• _Your task_:
Copy out all of the data below with no alterations.

• _Given material_:
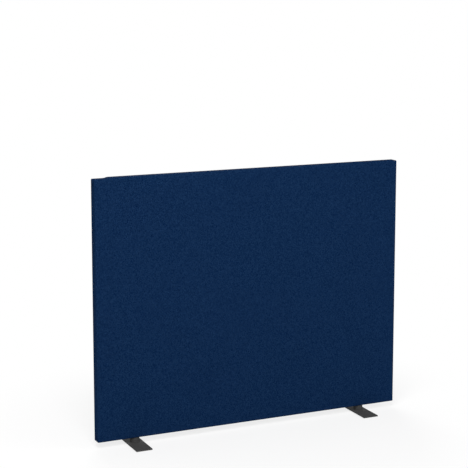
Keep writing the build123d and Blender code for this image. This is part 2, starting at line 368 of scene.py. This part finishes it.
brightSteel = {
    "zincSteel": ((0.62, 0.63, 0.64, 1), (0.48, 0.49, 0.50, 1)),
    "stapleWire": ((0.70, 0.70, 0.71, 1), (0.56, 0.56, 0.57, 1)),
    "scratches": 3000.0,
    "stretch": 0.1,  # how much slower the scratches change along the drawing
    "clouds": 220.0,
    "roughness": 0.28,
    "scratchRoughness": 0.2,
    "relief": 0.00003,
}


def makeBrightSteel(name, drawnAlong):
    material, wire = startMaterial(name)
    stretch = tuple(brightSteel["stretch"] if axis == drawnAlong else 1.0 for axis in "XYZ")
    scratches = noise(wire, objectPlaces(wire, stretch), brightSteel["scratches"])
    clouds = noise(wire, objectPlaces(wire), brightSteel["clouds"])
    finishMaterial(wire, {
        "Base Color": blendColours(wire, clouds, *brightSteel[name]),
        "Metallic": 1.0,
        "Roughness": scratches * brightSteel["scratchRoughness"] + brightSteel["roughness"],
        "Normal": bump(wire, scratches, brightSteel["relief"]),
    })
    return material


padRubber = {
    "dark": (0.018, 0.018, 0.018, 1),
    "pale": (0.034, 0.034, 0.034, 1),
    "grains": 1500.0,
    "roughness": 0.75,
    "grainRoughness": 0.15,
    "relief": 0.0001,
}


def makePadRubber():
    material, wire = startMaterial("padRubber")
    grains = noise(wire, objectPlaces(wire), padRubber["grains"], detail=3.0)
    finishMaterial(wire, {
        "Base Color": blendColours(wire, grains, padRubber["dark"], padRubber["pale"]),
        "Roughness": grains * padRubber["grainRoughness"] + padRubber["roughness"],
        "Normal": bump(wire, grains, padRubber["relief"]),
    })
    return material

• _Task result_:
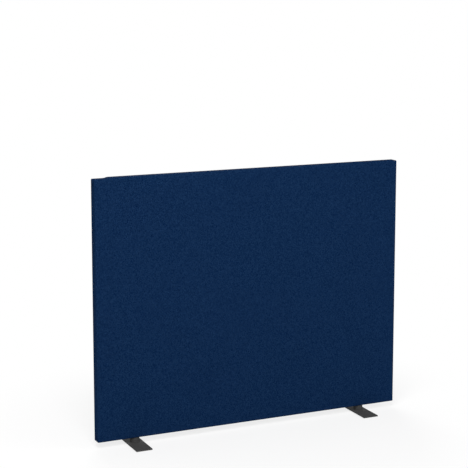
Keep writing the build123d and Blender code for this image. This is part 2, starting at line 368 of scene.py. This part finishes it.
brightSteel = {
    "zincSteel": ((0.62, 0.63, 0.64, 1), (0.48, 0.49, 0.50, 1)),
    "stapleWire": ((0.70, 0.70, 0.71, 1), (0.56, 0.56, 0.57, 1)),
    "scratches": 3000.0,
    "stretch": 0.1,  # how much slower the scratches change along the drawing
    "clouds": 220.0,
    "roughness": 0.28,
    "scratchRoughness": 0.2,
    "relief": 0.00003,
}


def makeBrightSteel(name, drawnAlong):
    material, wire = startMaterial(name)
    stretch = tuple(brightSteel["stretch"] if axis == drawnAlong else 1.0 for axis in "XYZ")
    scratches = noise(wire, objectPlaces(wire, stretch), brightSteel["scratches"])
    clouds = noise(wire, objectPlaces(wire), brightSteel["clouds"])
    finishMaterial(wire, {
        "Base Color": blendColours(wire, clouds, *brightSteel[name]),
        "Metallic": 1.0,
        "Roughness": scratches * brightSteel["scratchRoughness"] + brightSteel["roughness"],
        "Normal": bump(wire, scratches, brightSteel["relief"]),
    })
    return material


padRubber = {
    "dark": (0.018, 0.018, 0.018, 1),
    "pale": (0.034, 0.034, 0.034, 1),
    "grains": 1500.0,
    "roughness": 0.75,
    "grainRoughness": 0.15,
    "relief": 0.0001,
}


def makePadRubber():
    material, wire = startMaterial("padRubber")
    grains = noise(wire, objectPlaces(wire), padRubber["grains"], detail=3.0)
    finishMaterial(wire, {
        "Base Color": blendColours(wire, grains, padRubber["dark"], padRubber["pale"]),
        "Roughness": grains * padRubber["grainRoughness"] + padRubber["roughness"],
        "Normal": bump(wire, grains, padRubber["relief"]),
    })
    return material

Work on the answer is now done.